> [What is required] From the opening line of the records through the line bearing "Write the OpenSCAD", set down every line exactly.
* Begin Records provided *
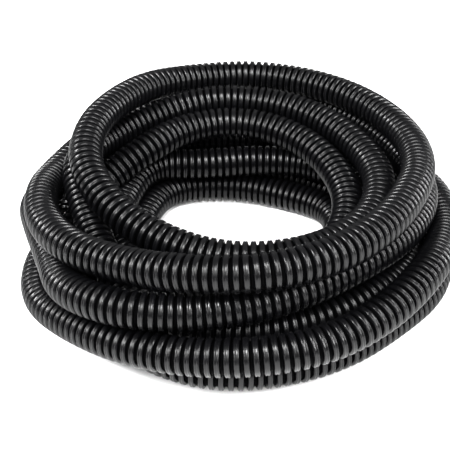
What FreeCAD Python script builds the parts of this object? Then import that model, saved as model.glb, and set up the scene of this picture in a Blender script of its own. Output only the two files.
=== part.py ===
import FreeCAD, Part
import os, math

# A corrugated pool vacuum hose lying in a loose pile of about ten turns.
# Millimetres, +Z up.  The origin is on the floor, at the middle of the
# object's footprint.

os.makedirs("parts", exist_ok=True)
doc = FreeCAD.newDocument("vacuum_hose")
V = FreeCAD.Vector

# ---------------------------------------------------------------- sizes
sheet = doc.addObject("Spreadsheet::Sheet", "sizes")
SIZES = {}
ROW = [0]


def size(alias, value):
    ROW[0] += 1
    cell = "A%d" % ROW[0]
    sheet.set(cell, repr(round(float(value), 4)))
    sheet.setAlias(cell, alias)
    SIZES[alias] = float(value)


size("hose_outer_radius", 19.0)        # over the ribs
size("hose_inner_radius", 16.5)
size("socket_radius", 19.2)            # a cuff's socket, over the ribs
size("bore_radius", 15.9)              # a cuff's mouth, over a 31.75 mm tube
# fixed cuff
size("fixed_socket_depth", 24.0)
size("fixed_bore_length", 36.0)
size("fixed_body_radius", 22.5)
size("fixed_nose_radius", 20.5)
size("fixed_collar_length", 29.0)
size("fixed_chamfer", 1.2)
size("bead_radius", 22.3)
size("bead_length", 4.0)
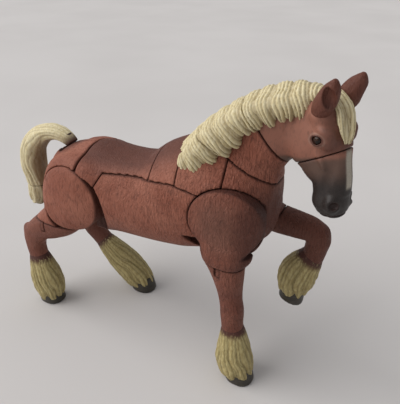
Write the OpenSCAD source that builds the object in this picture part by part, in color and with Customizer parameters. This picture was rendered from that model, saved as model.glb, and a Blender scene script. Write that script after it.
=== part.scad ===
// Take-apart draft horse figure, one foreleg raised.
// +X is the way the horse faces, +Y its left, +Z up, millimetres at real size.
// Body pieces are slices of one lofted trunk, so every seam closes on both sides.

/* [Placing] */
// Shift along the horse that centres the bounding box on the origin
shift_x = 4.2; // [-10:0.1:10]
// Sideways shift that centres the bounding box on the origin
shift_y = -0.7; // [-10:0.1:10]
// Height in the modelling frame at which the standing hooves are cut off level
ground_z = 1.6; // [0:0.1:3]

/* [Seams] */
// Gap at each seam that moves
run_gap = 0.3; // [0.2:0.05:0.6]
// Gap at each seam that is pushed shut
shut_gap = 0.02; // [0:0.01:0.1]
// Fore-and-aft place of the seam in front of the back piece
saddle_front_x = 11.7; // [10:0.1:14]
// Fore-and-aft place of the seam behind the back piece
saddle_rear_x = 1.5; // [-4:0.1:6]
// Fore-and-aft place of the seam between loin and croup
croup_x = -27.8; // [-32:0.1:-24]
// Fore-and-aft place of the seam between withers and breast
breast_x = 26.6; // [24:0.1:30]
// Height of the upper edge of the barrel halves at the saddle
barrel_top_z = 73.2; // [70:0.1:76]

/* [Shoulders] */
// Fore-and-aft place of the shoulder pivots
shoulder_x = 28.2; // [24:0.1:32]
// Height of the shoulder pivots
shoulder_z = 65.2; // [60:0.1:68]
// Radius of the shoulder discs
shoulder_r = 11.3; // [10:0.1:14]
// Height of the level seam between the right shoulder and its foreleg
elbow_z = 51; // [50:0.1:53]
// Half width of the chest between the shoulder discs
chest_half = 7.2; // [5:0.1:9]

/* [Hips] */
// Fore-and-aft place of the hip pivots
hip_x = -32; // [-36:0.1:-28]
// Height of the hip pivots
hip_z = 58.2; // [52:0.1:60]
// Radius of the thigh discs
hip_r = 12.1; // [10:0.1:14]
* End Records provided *
> [Answer to this exercise]
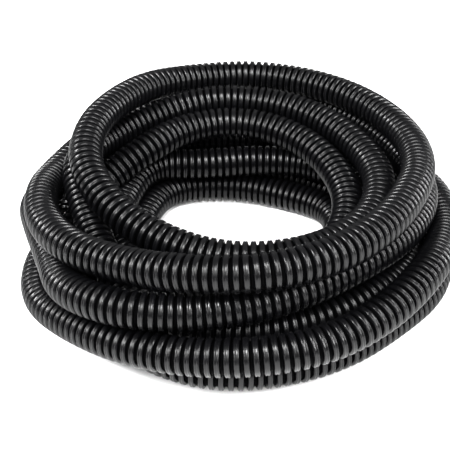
What FreeCAD Python script builds the parts of this object? Then import that model, saved as model.glb, and set up the scene of this picture in a Blender script of its own. Output only the two files.
=== part.py ===
import FreeCAD, Part
import os, math

# A corrugated pool vacuum hose lying in a loose pile of about ten turns.
# Millimetres, +Z up.  The origin is on the floor, at the middle of the
# object's footprint.

os.makedirs("parts", exist_ok=True)
doc = FreeCAD.newDocument("vacuum_hose")
V = FreeCAD.Vector

# ---------------------------------------------------------------- sizes
sheet = doc.addObject("Spreadsheet::Sheet", "sizes")
SIZES = {}
ROW = [0]


def size(alias, value):
    ROW[0] += 1
    cell = "A%d" % ROW[0]
    sheet.set(cell, repr(round(float(value), 4)))
    sheet.setAlias(cell, alias)
    SIZES[alias] = float(value)


size("hose_outer_radius", 19.0)        # over the ribs
size("hose_inner_radius", 16.5)
size("socket_radius", 19.2)            # a cuff's socket, over the ribs
size("bore_radius", 15.9)              # a cuff's mouth, over a 31.75 mm tube
# fixed cuff
size("fixed_socket_depth", 24.0)
size("fixed_bore_length", 36.0)
size("fixed_body_radius", 22.5)
size("fixed_nose_radius", 20.5)
size("fixed_collar_length", 29.0)
size("fixed_chamfer", 1.2)
size("bead_radius", 22.3)
size("bead_length", 4.0)
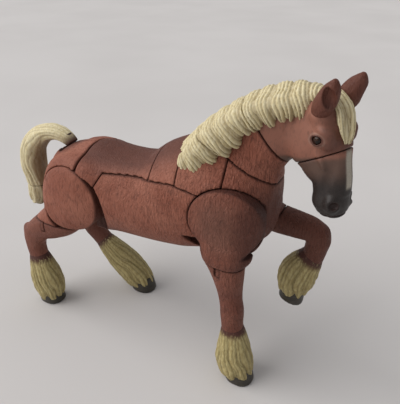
Write the OpenSCAD source that builds the object in this picture part by part, in color and with Customizer parameters. This picture was rendered from that model, saved as model.glb, and a Blender scene script. Write that script after it.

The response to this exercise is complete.